Fritz Kolbe, a German diplomat and courier based in Berlin who had become an American spy after a meeting in Bern, Switzerland with the OSS, also provided information about ‘Cicero’. It seems clear that MI6 would have had all the information that they needed in order to identify Elyesa Bazna, if they had wished to do so.
By April 1944, Nazi forces in the Crimea were in full retreat. The Turkish Government worried that the advancing Red Army might drive through Bulgaria and seize the Turkish Straits, which the Russians coveted. Turkish policy had been to wait and see which side would win, before making any move. They saw the need to reach some accommodation with the Allies; the Turks replaced their pro-German army chief Fevzi Çakmak with Kazim Orbay who was pro-British.

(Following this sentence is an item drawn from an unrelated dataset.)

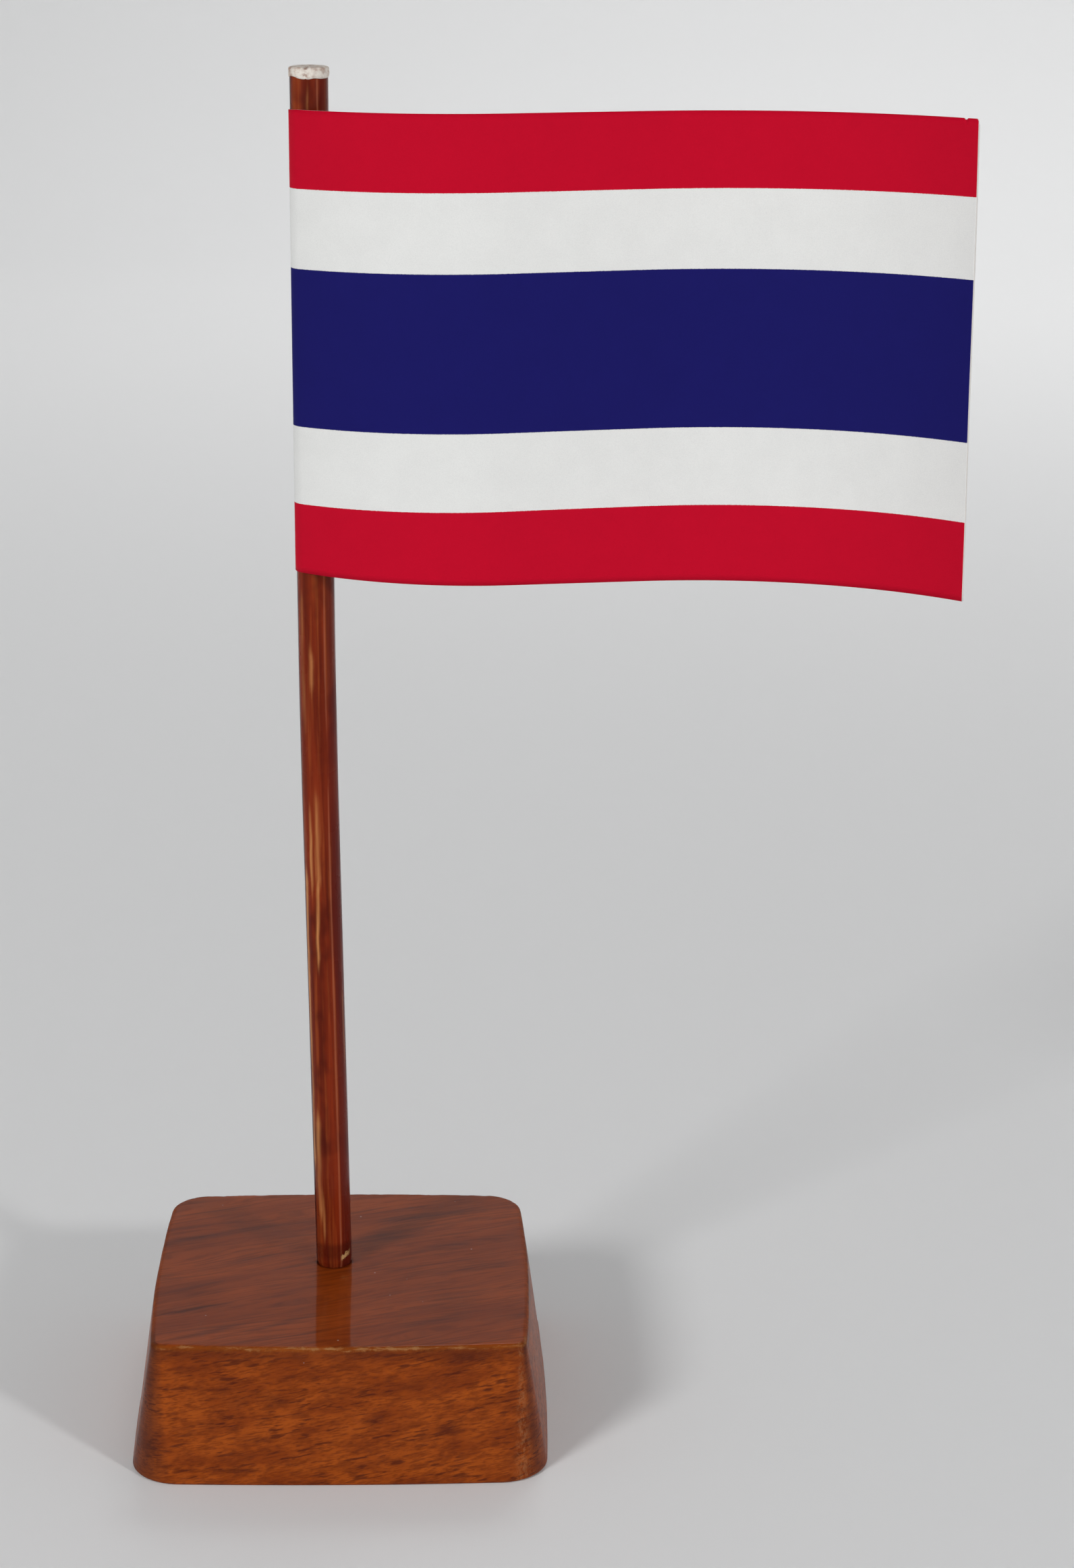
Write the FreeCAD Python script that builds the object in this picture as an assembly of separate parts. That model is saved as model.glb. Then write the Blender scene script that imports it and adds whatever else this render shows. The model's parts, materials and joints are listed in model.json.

In August 1944, Turkey severed diplomatic relations with Germany and by February 1945 had declared war, when Cicero’s usefulness had ended.
After the war
Bazna was paid £300,000 by the Abwehr which he kept hidden. After the war, he tried to go into business but when his sterling notes were checked by the Bank of England they were found to be mostly counterfeit. Bazna later tried to sue the West German government for outstanding pay. He lived in Istanbul for the rest of his life, giving singing lessons and working as a used car salesman. After Moyzisch had published his book ‘Who was Cicero?’ which raised a few awkward questions, British Intelligence assisted Bazna in writing ‘I was Cicero’ the English edition of which was published by André Deutsch, a Hungarian publisher in London, who also published von Papen’s memoirs and was later asked to publish the memoirs of Kim Philby.